* START INPUT DATA *

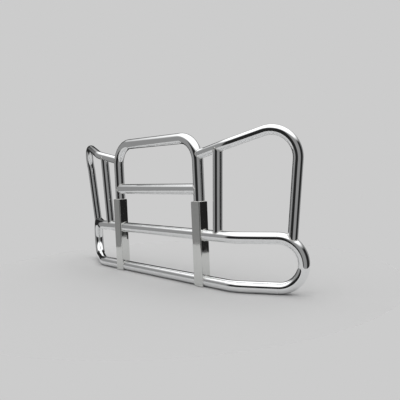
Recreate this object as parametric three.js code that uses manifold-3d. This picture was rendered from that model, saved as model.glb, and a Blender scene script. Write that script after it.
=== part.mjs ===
// Front grille guard for a heavy truck: a welded frame of polished stainless steel tube.
// Millimetres, +Z up. The guard's front faces -Y, and +X is the right-hand side seen from the front.
// Drawing frame: x = 0 is the plane of symmetry, y = 0 the plane of the hoop and the rails' straight
// middles, z = 0 the axis of the bottom rail. The whole group is then moved so that the origin is at
// the centre of the guard's base.

import * as THREE from 'three';
import { mergeVertices } from 'three/addons/utils/BufferGeometryUtils.js';
import Module from 'manifold-3d';

const wasm = await Module();
wasm.setup();

// ---- Driving dimensions ----

const mainTube = { outer: 38.1, wall: 3 };
const wingTube = { outer: 31.75, wall: 3 };
const weldGap = 0.3;

// Centre hoop and its crossbar
const hoopHalfWidth = 470;
const hoopTop = 980;
const hoopBend = 166;
const crossbarHeight = 626;

// Loop: mid rail, bottom rail and the two U-shaped ends, which sweep back towards the cab
const midRailHeight = 315;
const sweepStart = 766;
const sweepAngle = THREE.MathUtils.degToRad(27);
const sweepBend = 258;
const sweepLength = 447;

// Wings: a rising tube with a corner bend, a post down to the loop and a strut
const wingRoot = new THREE.Vector3(hoopHalfWidth, -1, 858);
const wingKnee = new THREE.Vector3(746, -8, 913);
const wingCorner = new THREE.Vector3(1210, 141, 1039);
const wingKneeBend = 252;
const wingCornerBend = 165;
const wingTail = new THREE.Vector3(-0.163, 0.098, -1).normalize();
const wingTailLength = 8;
const mitreReach = 12;
const postFootAngle = THREE.MathUtils.degToRad(35.5);
const strutTopX = 670;
const strutFootX = 633;

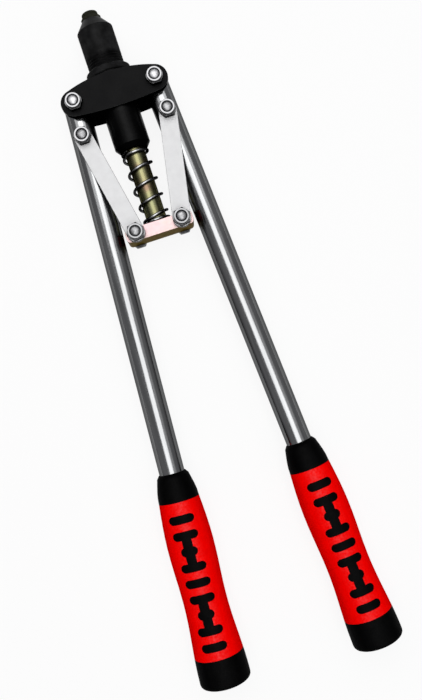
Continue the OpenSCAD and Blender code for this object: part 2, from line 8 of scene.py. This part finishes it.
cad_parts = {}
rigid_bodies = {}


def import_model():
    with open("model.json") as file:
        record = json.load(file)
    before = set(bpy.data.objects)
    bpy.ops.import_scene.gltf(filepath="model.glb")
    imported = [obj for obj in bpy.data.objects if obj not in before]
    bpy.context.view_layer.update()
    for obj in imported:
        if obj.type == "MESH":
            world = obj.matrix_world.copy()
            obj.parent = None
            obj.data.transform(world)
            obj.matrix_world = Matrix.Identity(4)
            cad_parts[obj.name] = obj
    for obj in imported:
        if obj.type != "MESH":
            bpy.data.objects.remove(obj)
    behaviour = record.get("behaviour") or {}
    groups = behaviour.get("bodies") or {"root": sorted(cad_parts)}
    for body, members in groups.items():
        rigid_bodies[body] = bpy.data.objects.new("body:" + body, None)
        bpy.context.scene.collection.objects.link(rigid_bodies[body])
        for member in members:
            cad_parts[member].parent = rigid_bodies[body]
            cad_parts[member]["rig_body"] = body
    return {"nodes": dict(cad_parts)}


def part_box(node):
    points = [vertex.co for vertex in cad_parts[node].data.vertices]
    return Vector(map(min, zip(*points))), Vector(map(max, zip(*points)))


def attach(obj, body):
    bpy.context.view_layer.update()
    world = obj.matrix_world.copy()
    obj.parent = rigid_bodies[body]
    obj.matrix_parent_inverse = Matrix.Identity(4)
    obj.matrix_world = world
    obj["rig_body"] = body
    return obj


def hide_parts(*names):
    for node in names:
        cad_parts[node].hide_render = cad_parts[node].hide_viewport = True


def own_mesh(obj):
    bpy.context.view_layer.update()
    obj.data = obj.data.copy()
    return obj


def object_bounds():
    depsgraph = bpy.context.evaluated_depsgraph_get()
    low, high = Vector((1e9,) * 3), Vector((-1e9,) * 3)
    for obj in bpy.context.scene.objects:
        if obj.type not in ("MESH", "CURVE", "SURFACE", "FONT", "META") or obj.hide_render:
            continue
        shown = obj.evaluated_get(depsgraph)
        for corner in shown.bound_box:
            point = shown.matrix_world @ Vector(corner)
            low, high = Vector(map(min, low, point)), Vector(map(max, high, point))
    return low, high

* END INPUT DATA *

> **SET EXERCISE**:
Extract the full set of entries word for word.

> **WRITTEN SOLUTION**:
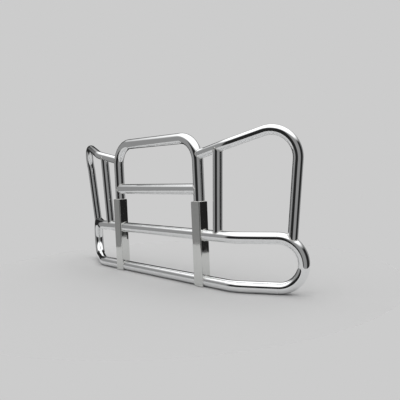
Recreate this object as parametric three.js code that uses manifold-3d. This picture was rendered from that model, saved as model.glb, and a Blender scene script. Write that script after it.
=== part.mjs ===
// Front grille guard for a heavy truck: a welded frame of polished stainless steel tube.
// Millimetres, +Z up. The guard's front faces -Y, and +X is the right-hand side seen from the front.
// Drawing frame: x = 0 is the plane of symmetry, y = 0 the plane of the hoop and the rails' straight
// middles, z = 0 the axis of the bottom rail. The whole group is then moved so that the origin is at
// the centre of the guard's base.

import * as THREE from 'three';
import { mergeVertices } from 'three/addons/utils/BufferGeometryUtils.js';
import Module from 'manifold-3d';

const wasm = await Module();
wasm.setup();

// ---- Driving dimensions ----

const mainTube = { outer: 38.1, wall: 3 };
const wingTube = { outer: 31.75, wall: 3 };
const weldGap = 0.3;

// Centre hoop and its crossbar
const hoopHalfWidth = 470;
const hoopTop = 980;
const hoopBend = 166;
const crossbarHeight = 626;

// Loop: mid rail, bottom rail and the two U-shaped ends, which sweep back towards the cab
const midRailHeight = 315;
const sweepStart = 766;
const sweepAngle = THREE.MathUtils.degToRad(27);
const sweepBend = 258;
const sweepLength = 447;

// Wings: a rising tube with a corner bend, a post down to the loop and a strut
const wingRoot = new THREE.Vector3(hoopHalfWidth, -1, 858);
const wingKnee = new THREE.Vector3(746, -8, 913);
const wingCorner = new THREE.Vector3(1210, 141, 1039);
const wingKneeBend = 252;
const wingCornerBend = 165;
const wingTail = new THREE.Vector3(-0.163, 0.098, -1).normalize();
const wingTailLength = 8;
const mitreReach = 12;
const postFootAngle = THREE.MathUtils.degToRad(35.5);
const strutTopX = 670;
const strutFootX = 633;

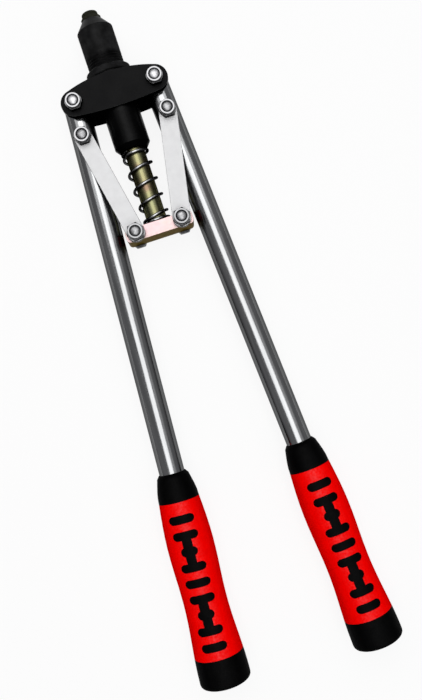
Continue the OpenSCAD and Blender code for this object: part 2, from line 8 of scene.py. This part finishes it.
cad_parts = {}
rigid_bodies = {}


def import_model():
    with open("model.json") as file:
        record = json.load(file)
    before = set(bpy.data.objects)
    bpy.ops.import_scene.gltf(filepath="model.glb")
    imported = [obj for obj in bpy.data.objects if obj not in before]
    bpy.context.view_layer.update()
    for obj in imported:
        if obj.type == "MESH":
            world = obj.matrix_world.copy()
            obj.parent = None
            obj.data.transform(world)
            obj.matrix_world = Matrix.Identity(4)
            cad_parts[obj.name] = obj
    for obj in imported:
        if obj.type != "MESH":
            bpy.data.objects.remove(obj)
    behaviour = record.get("behaviour") or {}
    groups = behaviour.get("bodies") or {"root": sorted(cad_parts)}
    for body, members in groups.items():
        rigid_bodies[body] = bpy.data.objects.new("body:" + body, None)
        bpy.context.scene.collection.objects.link(rigid_bodies[body])
        for member in members:
            cad_parts[member].parent = rigid_bodies[body]
            cad_parts[member]["rig_body"] = body
    return {"nodes": dict(cad_parts)}


def part_box(node):
    points = [vertex.co for vertex in cad_parts[node].data.vertices]
    return Vector(map(min, zip(*points))), Vector(map(max, zip(*points)))


def attach(obj, body):
    bpy.context.view_layer.update()
    world = obj.matrix_world.copy()
    obj.parent = rigid_bodies[body]
    obj.matrix_parent_inverse = Matrix.Identity(4)
    obj.matrix_world = world
    obj["rig_body"] = body
    return obj


def hide_parts(*names):
    for node in names:
        cad_parts[node].hide_render = cad_parts[node].hide_viewport = True


def own_mesh(obj):
    bpy.context.view_layer.update()
    obj.data = obj.data.copy()
    return obj


def object_bounds():
    depsgraph = bpy.context.evaluated_depsgraph_get()
    low, high = Vector((1e9,) * 3), Vector((-1e9,) * 3)
    for obj in bpy.context.scene.objects:
        if obj.type not in ("MESH", "CURVE", "SURFACE", "FONT", "META") or obj.hide_render:
            continue
        shown = obj.evaluated_get(depsgraph)
        for corner in shown.bound_box:
            point = shown.matrix_world @ Vector(corner)
            low, high = Vector(map(min, low, point)), Vector(map(max, high, point))
    return low, high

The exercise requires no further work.